Verify Application Quality of Experience

Purpose

Confirm that APBR is working as per the objectives of this example.

Action

Generate a mix of business critical and noncritical traffic from a wired or wireless client. Then issue the commands in this section to verify that ABPR is working properly.

Start by confirming RPM probes are successful on both primary and secondary links. To save space, we show only the probes for the critical application. All probes should be successful at this time. Display the results of the RPM probes using the show services rpm probe-results owner office365_rpm_primary (and secondary) commands.

The output confirms that the critical business application probes are currently succeeding on both the primary and secondary links. You expect similar results for the noncritical application probes, with the primary and secondary interfaces reversed.

Next, display a routing instance to verify forwarding state when both primary and secondary interfaces are operational. Issue the show route table <instance-name> command for both the critical and noncritical applications.

The output confirms that traffic classified as Office 365 uses the private WAN link. As a business critical application, the routing instance has both a secondary and tertiary next hop. When the first two next hops become unavailable critical traffic falls over to the LTE modem. In contrast, the noncritical application is using the broadband Internet link to forward traffic. If that next hop becomes unavailable the instance direct traffic to the private WAN. The LTE modem is not listed in this routing instance. This omission prevents noncritical application from using the LTE link.

Recall that the SLA monitoring probes flow through the Internet to the application provider. The end-to-end nature of the probes allows the SRX to measure the end-to-end performance of the application. The measurement of the "application level experience" stands in contrast to simply detecting link or next hop failures based on interface status or bidirectional forwarding detection (BFD), respectively.

Optional: Disrupt RPM probes to confirm critical traffic uses the broadband Internet link. You can simulate SLA probe failures with a firewall filter applied in the output direction on the private WAN interface on the SRX device.

With the filter in place on the private WAN link, you expect to find the critical application forwarded over the broadband Internet link.

With the primary probes now failing, the SLA monitoring policy has adjusted the static route preference in the critical application routing instance.

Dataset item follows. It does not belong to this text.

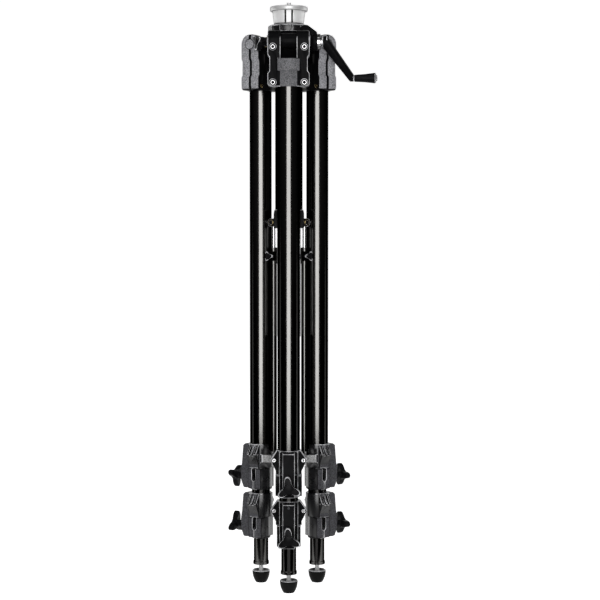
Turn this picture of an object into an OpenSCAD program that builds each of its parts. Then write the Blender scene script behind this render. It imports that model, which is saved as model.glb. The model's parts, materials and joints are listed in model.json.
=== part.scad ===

The result is the critical traffic flows over the broadband Internet link. This behavior confirms proper operation of IP SLA performance monitoring.

Note:

Don’t forget to roll back the firewall filter change at the SRX! Once rolled back, you expect to see the critical application routing instance again forwarding over the private WAN link.

You can monitor APBR traffic statistics with the show security advance-policy-based-routing statistics command.

The output displays the statistical details for APBR. The details include the number of sessions processed by the APR rule, and the number of times the application traffic matches the APBR profile (rule hit).

Meaning

The commands and output shown in this section confirm that APBR is working properly on the SRX services gateway. Your new branch office managed by the Juniper Mist Cloud is ready for business.